Shimel: But is their—because it sounds like their Kubernetes installation, if you will, the way they’re using strongDM is maybe a little different than—is that the standard way that people are using strongDM and Kubernetes or is theirs a little different?
Zalman: I think Betterment has a particular approach to locking down access which is, you literally get this much access or this much access or this much access or over here, maybe this much access. It’s highly tailored and fine-tuned, and I think that is the—that’s sort of the forward thinking way. Like, people talk about lease privilege and Betterment has actually implemented it across the board for every single thing that somebody needs access to.
Shimel: That’s great, man. That’s—and Chris, kudos to you and your team for that, right? Because that is—look, you’re in the financial industry, you’ve gotta do what you’ve gotta do there, but that’s an excellent thing.
Guys, we’re over time, to tell you the truth, but I kind of enjoyed the conversation today, so I let it go. But we need to break out of here. Chris, enjoy—I know you’re about to take, you said, like a week off over that at the shore and enjoy it.
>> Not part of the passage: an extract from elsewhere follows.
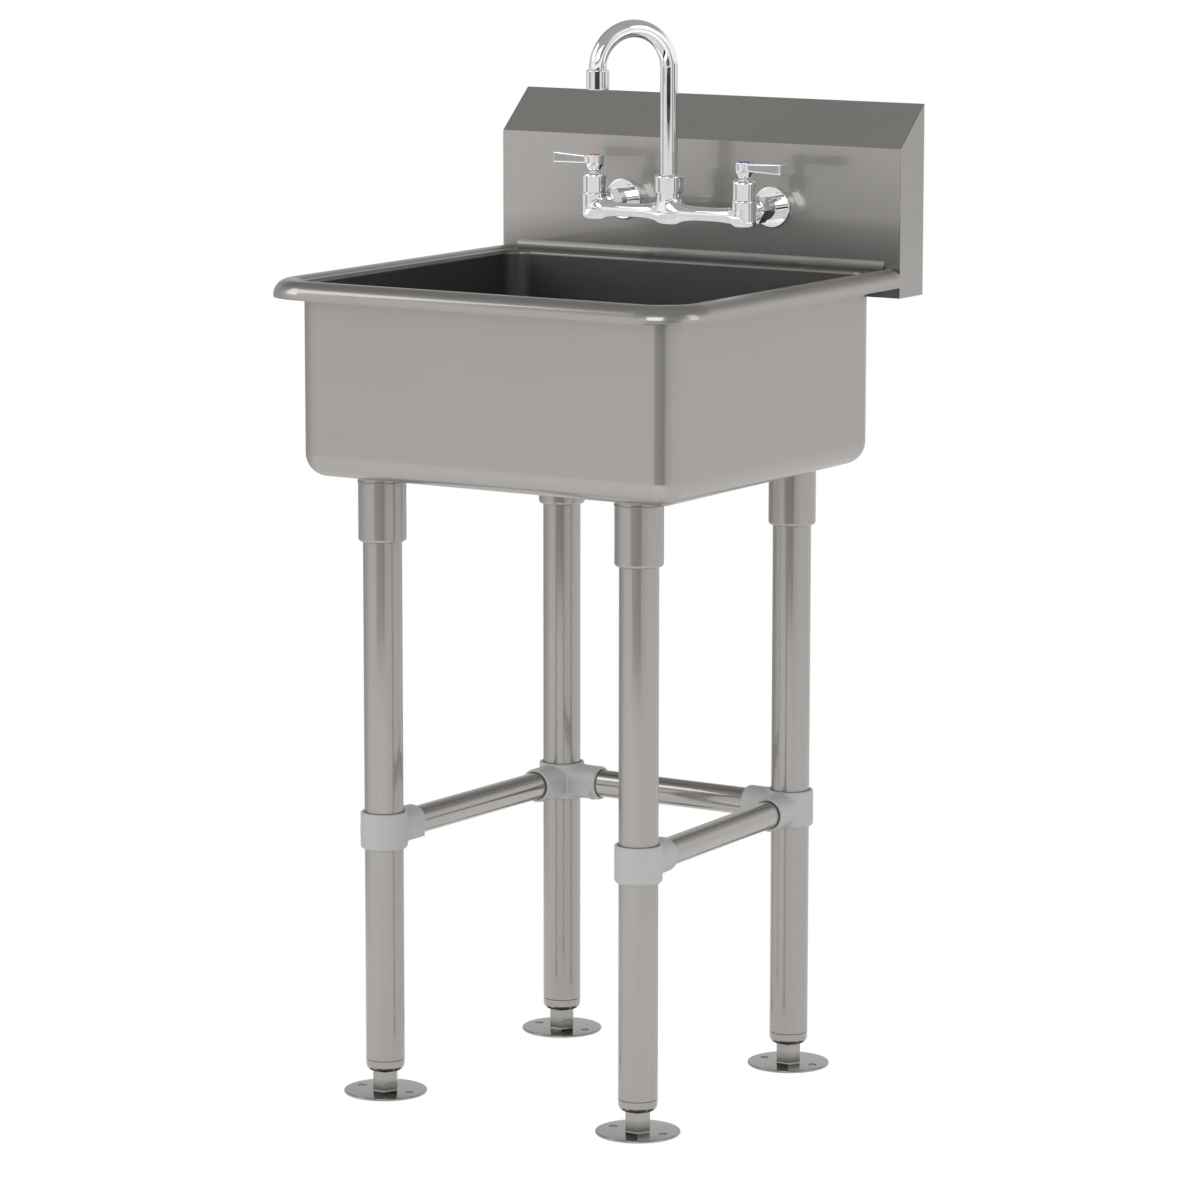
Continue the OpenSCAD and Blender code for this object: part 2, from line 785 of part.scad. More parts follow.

I see maybe you’ll get that oar off the wall and actually do something.
Becker: [Laughter] Some paddle boarding.
Shimel: Yeah, that sounds cool. Anyway, I’m just thinking, I’m supposed to be going out on the boat tomorrow, but it’s also supposed to rain, so I’m not sure. But anyway, enjoy your week off. Thanks for joining us, thanks to Betterment for allowing you to tell your story here today.
Liz, always a pleasure to have you on and hear more about strongDM and this whole kind of—you know, these new companies, not necessarily new like today new, but a new way of doing things and a new way of making it easy to bring people on and access assets wherever the infrastructure is, so—fantastic.
We’re gonna wrap. This is Alan Shimel for TechStrong TV. We’re going to be right back with our next guest.